Supplied data ->

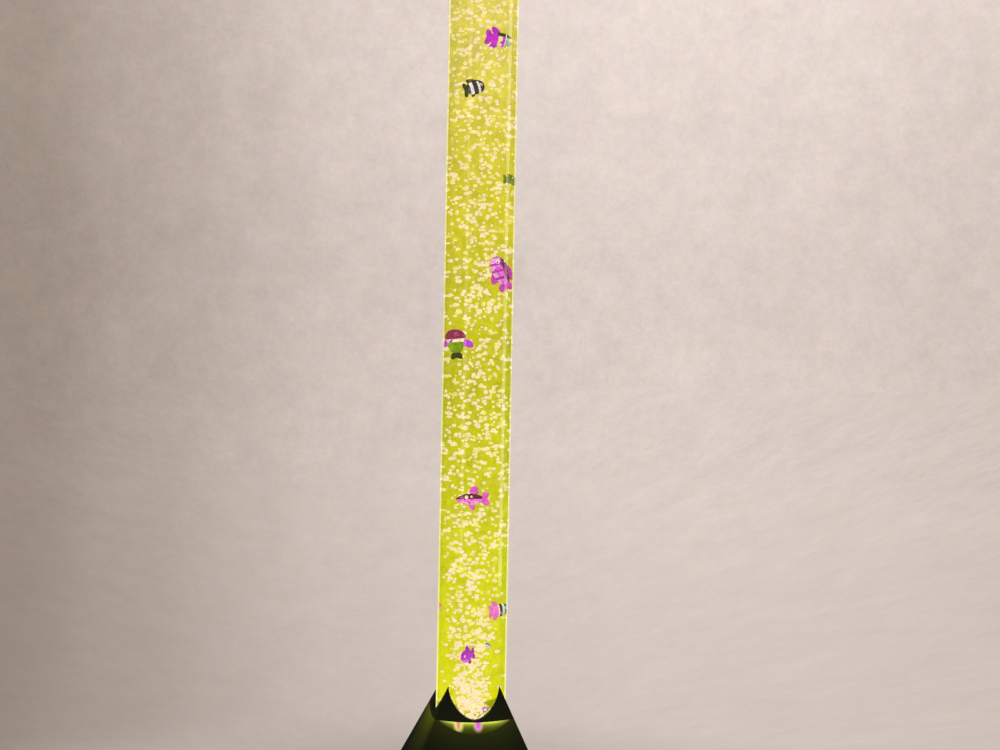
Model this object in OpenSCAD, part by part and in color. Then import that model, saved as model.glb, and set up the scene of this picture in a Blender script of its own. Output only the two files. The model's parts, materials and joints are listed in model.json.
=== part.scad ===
// Bubble tube floor lamp: a water-filled acrylic tube with plastic fish, on a pointed square base that
// holds the air pump and the lights. It stands on z = 0, centred on the tube's axis. Millimetres, +Z up.

/* [Lamp] */
// Overall height, rubber feet to the top of the lid
lamp_h = 1200; // [900:10:1500]

/* [Tube] */
// Outer diameter of the clear tube
tube_d = 90; // [80:1:90]
// Wall of the clear tube
tube_wall = 2.5; // [2:0.5:3.5]
// Underside of the tube, where it stands in its socket
tube_bottom_z = 88; // [86:1:90]
// Thickness of the clear floor bonded into the tube
tube_floor_t = 6; // [5:0.5:8]

/* [Base] */
// Width across the flats of the plinth
base_w = 204; // [196:1:216]
// Height of the rubber feet under the plinth
foot_h = 4; // [3:0.5:6]
// Top of the upright plinth band, where the slopes begin
plinth_top_z = 25; // [25:1:28]
// Height of the crown's four points
crown_tip_z = 175; // [172:1:180]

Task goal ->
Your task is to repeat every line exactly.

Response to the task ->
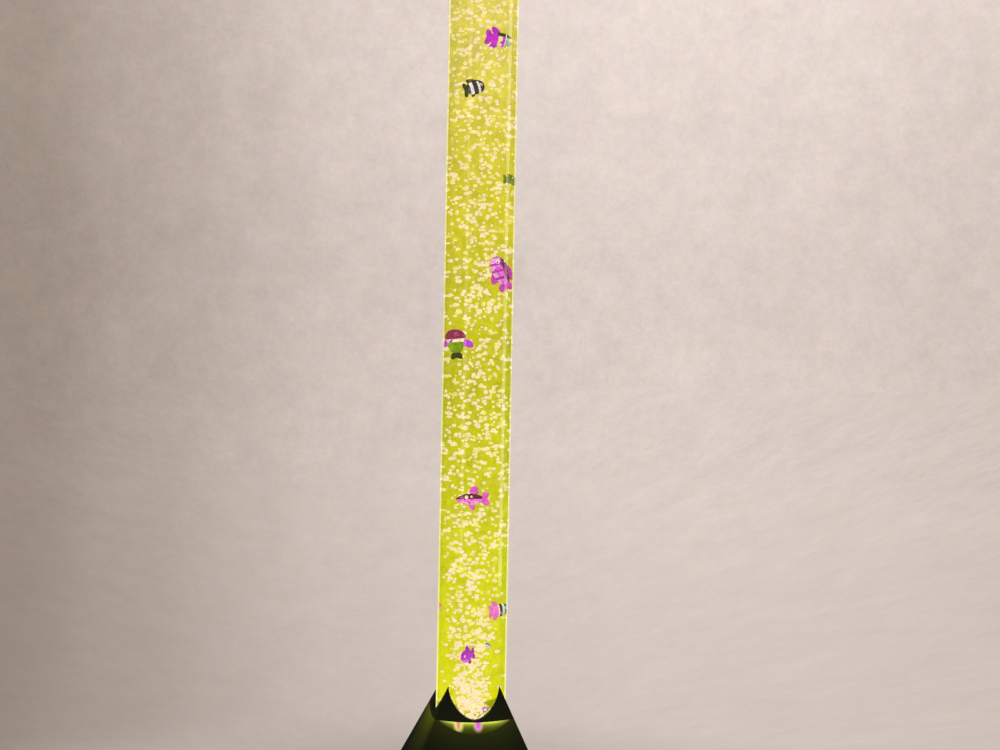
Model this object in OpenSCAD, part by part and in color. Then import that model, saved as model.glb, and set up the scene of this picture in a Blender script of its own. Output only the two files. The model's parts, materials and joints are listed in model.json.
=== part.scad ===
// Bubble tube floor lamp: a water-filled acrylic tube with plastic fish, on a pointed square base that
// holds the air pump and the lights. It stands on z = 0, centred on the tube's axis. Millimetres, +Z up.

/* [Lamp] */
// Overall height, rubber feet to the top of the lid
lamp_h = 1200; // [900:10:1500]

/* [Tube] */
// Outer diameter of the clear tube
tube_d = 90; // [80:1:90]
// Wall of the clear tube
tube_wall = 2.5; // [2:0.5:3.5]
// Underside of the tube, where it stands in its socket
tube_bottom_z = 88; // [86:1:90]
// Thickness of the clear floor bonded into the tube
tube_floor_t = 6; // [5:0.5:8]

/* [Base] */
// Width across the flats of the plinth
base_w = 204; // [196:1:216]
// Height of the rubber feet under the plinth
foot_h = 4; // [3:0.5:6]
// Top of the upright plinth band, where the slopes begin
plinth_top_z = 25; // [25:1:28]
// Height of the crown's four points
crown_tip_z = 175; // [172:1:180]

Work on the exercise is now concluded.